Anche sul Messia, che alla vigilia del Duemila è entrato quasi
nella nostra quotidianità , le risposte mostrano la natura
dubitativa e umana della sapienza ebraica, e anche la personale
cautela del rabbino capo nell'ostentare un'eccessiva sicurezza su
questioni tanto delicate. A Toaff non piace, certo, manifestare
un'aspettativa eccessiva, come fanno per esempio i membri della
setta dei Lubavitcher, verso la venuta del Messia. E tuttavia ci
tiene, lo aspetta "con fede perfetta" come dicono le preghiere,
sia pure a modo suo... Fin dalla prima pagina, per Toaff l'idea
dell'epoca messianica è quella della pace universale, e quindi la
fine del modo in cui attualmente il mondo vive i suoi conflitti. È
l'auspicio al ritorno a un mondo in cui regnava incontrastato Dio
Padre, e in cui tutti gli uomini erano uguali e fratelli. E poiché
al giorno d'oggi le leggi di Dio appaiono così lontane, allora non
c'è che piegarsi, dice Toaff, all'idea che il Messia sia molto
lontano. Chissà , forse è addirittura una metafora del bene
assoluto, quella promessa di perfezione che il genere umano insegue
in tutti i suoi più ideologici e spesso esaltati disegni. "Noi
ebrei" dice chiaramente Toaff a Elkann "abbiamo un'idea del Messia
che non è uguale per tutti. Qualcuno ritiene che sia un uomo,
altri, invece, e sono la maggioranza, che sarà un'epoca... quella
in cui... "Ci sarà un solo Signore che avrà un solo nome"".

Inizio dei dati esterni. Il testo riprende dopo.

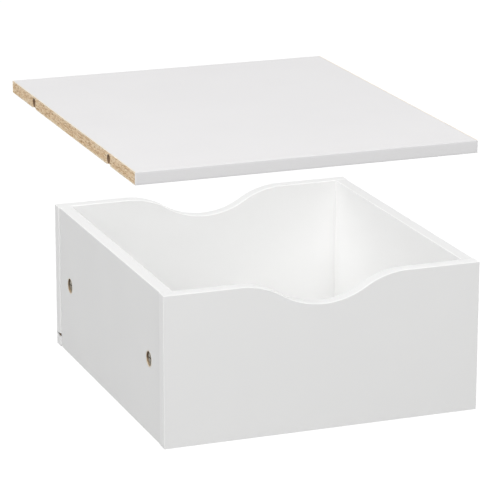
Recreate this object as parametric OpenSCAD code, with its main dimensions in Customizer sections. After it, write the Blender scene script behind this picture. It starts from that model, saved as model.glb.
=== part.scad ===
// Drawer box of coated chipboard with a hand scoop in its front and back,
// and a loose shelf board that is lifted off it.
// Origin: centre of the box's footprint, on the surface it stands on. +Z up, front towards -Y.

/* [Box] */
// Width over the front and back panels
box_w = 330; // [240:1:400]
// Depth over the front and back panels
box_d = 350; // [240:1:450]
// Height of all four panels
box_h = 154; // [120:1:240]
// Thickness of the four box panels
panel_t = 13; // [12.5:0.5:19]
// How far each side panel stands back from the ends of the front and back panels
side_inset = 1; // [0.5:0.1:3]

/* [Hand scoop] */
// Width of the wave in the top edge of the front and back panels
scoop_w = 175; // [120:1:190]
// Depth of the wave at its middle
scoop_depth = 25; // [12:1:40]

/* [Edge bands] */
// Thickness of the plastic edge bands
band_t = 0.8; // [0.4:0.1:2]

/* [Floor] */
// Thickness of the hardboard floor
floor_t = 3; // [2:0.5:5]
// Height of the floor grooves above the underside of the box
groove_up = 11; // [8:1:14]
// Depth of the floor grooves in the panels
groove_depth = 6; // [3:0.5:7]
// Play between the floor and its grooves
floor_play = 0.3; // [0.1:0.1:1]

/* [Cam fittings] */
// Diameter of the round pocket that holds a cam
pocket_d = 15; // [14:0.5:18]
// Depth of the cam pocket beyond the bolt, which runs at half the panel's thickness
pocket_past_bolt = 4.9; // [4.7:0.1:5.6]
// Distance of the cam's centre from the end of the side panel
cam_setback = 34; // [30:1:44]
// Radial running clearance of a cam in its pocket
cam_play = 0.07; // [0.02:0.01:0.1]
// How far a cam lies below the outside face of the side panel
cam_recess = 1.8; // [0.5:0.1:2]
// Diameter of the bolt's head inside the cam
bolt_head_d = 6; // [5.4:0.1:6.3]
// Diameter of the bolt's neck, which the cam's rim hooks over
bolt_neck_d = 4; // [3:0.1:4.6]
// Diameter of the bolt's shank
bolt_shank_d = 7; // [6:0.1:7.4]
// Diameter of the bolt's thread
bolt_thread_d = 5; // [4:0.1:6]
// Length of the bolt's thread in the front or back panel
bolt_thread_len = 10; // [6:0.5:11]
// Diameter of the hole for the shank in the end of the side panel
bolt_hole_d = 8; // [7.6:0.1:9]

/* [Dowels] */
// Diameter of the wooden dowels
dowel_d = 8; // [6:0.5:9]
// Length of the wooden dowels
dowel_len = 30; // [24:1:40]
// Length of a dowel that sits in the front or back panel
dowel_in_face = 10; // [6:0.5:11]
// Distance of the dowels from the top and bottom edges of the panels
dowel_inset = 29; // [26:1:40]

/* [Shelf board] */
// Width of the shelf board
shelf_w = 334; // [240:1:420]
// Depth of the shelf board over its bands
shelf_d = 388; // [280:1:460]
// Thickness of the shelf board
shelf_t = 12; // [12:0.5:19]
// Diameter of the holes in the board's raw edges
pin_hole_d = 8; // [5:0.5:8.5]
// Depth of the holes in the board's raw edges
pin_hole_depth = 22; // [12:1:30]
// Distance of those holes from the front and rear of the board
pin_hole_setback = 76; // [40:1:110]
// Diameter of the shallow notch in the underside below each hole
notch_d = 10; // [6:0.5:14]
// Board left between the notch and the hole above it
notch_wall = 0.5; // [0.3:0.1:1.2]

/* [Shelf board as shown] */
// Sideways distance of the lifted board from its place on the rim
lift_x = 64; // [0:1:120]
// Forward distance of the lifted board from its place on the rim
lift_y = 80; // [0:1:150]
// Height of the lifted board above its place on the rim
lift_z = 144; // [20:1:250]

/* [Hidden] */
$fn = 96;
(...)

Quando poi, più oltre nel testo, il rabbino Toaff ci dice come
sarà l'uomo nell'era messianica, lungi dal lanciarsi in
descrizioni esornative, prima di tutto spiega in maniera molto
semplice e diretta che un essere umano diverso, ovvero buono, oggi
come oggi non è possibile immaginarlo. E poi ripete la sua
metafora del Messia: ciò che possiamo dire è che sarà l'epoca
dell'uguaglianza.
"Non sarà noioso?" gli chiede Elkann. "Non mangeremo di nuovo la
mela come Adamo ed Eva?". "Se la mela è buona..." risponde ironico
e sorridente Toaff. In sostanza, il suo sdrammatizzare il Messia,
è teso a togliergli ogni alone mistico ed apocalittico: l'uomo
può migliorare se stesso, può arrivare forse, un giorno, alla
radice del bene. Questo forse si chiama Messia.

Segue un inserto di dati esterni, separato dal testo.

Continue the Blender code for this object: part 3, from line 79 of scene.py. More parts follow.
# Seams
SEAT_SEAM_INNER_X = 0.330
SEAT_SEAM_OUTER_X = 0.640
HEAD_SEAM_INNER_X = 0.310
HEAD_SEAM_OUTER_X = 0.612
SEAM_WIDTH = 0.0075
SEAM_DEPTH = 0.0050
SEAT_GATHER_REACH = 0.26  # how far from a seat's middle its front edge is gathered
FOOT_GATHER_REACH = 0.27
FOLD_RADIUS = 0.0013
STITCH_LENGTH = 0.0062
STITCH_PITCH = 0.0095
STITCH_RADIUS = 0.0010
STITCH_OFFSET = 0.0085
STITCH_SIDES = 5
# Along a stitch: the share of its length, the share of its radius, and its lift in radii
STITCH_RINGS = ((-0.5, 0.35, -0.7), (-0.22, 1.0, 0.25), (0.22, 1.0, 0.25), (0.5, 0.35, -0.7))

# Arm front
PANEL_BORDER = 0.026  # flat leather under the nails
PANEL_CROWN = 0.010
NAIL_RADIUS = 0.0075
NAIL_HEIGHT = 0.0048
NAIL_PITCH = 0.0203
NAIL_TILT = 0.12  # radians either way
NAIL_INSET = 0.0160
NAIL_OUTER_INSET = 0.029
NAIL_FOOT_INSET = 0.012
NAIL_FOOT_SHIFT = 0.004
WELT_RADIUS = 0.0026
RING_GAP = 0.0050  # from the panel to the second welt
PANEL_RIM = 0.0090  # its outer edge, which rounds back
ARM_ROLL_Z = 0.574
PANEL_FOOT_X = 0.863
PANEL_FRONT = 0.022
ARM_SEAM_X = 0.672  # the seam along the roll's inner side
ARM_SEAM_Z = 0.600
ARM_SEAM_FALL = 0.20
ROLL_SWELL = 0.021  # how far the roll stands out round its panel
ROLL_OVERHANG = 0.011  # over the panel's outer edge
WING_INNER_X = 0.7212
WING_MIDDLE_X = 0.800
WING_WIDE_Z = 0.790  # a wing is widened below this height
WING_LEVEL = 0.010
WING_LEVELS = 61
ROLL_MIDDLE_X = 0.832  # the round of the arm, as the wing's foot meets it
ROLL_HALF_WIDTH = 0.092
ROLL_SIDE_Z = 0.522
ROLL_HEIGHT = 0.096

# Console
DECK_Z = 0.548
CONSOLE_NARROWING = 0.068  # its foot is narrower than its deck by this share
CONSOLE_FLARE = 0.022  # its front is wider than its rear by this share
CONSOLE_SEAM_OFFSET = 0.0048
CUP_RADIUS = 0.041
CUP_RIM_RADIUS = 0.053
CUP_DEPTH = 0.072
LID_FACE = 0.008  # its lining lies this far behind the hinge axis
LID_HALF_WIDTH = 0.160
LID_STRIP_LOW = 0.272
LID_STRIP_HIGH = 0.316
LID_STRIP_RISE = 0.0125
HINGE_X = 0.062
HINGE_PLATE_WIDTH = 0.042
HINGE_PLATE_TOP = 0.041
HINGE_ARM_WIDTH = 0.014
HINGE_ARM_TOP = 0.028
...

È bello, a parte questo argomento, accompagnare Toaff lungo le
strade del santo buon senso ebraico, che non condanna il divorzio
ma cerca di evitarlo in tutti i modi; che non teme la morte, ma non
promette nessuna vita ultraterrena; che spinge alla liberalità
nell'uso della scienza, preoccupandosi più che del suo sviluppo
che dei suoi limiti. Ed è bello anche l'orgoglio ebraico di Toaff,
che si guarda bene dall'avvicinarsi ad astratte teorie del genere
"il popolo eletto" limitandosi a vedere l'elezione dell'ebraismo
nel fatto di essere la prima religione monoteista che ha, per così
dire, inventato le altre due; Toaff è orgoglioso di essere ebreo
perché "occhio per occhio" non vuole affatto dire punizione feroce
a chi ti aggredisce, ma al contrario, è la prima legge che impone
ritegno e senso della proporzione nella giustizia umana; perché
gli ebrei hanno fatto sì tante guerre, ma poi e poi mai guerre di
religione per convertire chi è diverso da loro, a differenza degli
altri due monoteismi; e poi, soprattutto perché gli ebrei hanno un
meraviglioso senso della famiglia e dell'amore coniugale. Si sente,
attraverso tanti altri argomenti basilari trattati nel testo che
forniscono altrettante lezioni di vita come, tutto sommato il
rabbino capo di Roma abbia soprattutto un messaggio di
affettuosità da comunicare al mondo. E Elkann, come ogni
interlocutore di Toaff, forse come ogni lettore, se ne esce da
questo dialogo con una mano benedicente sul capo.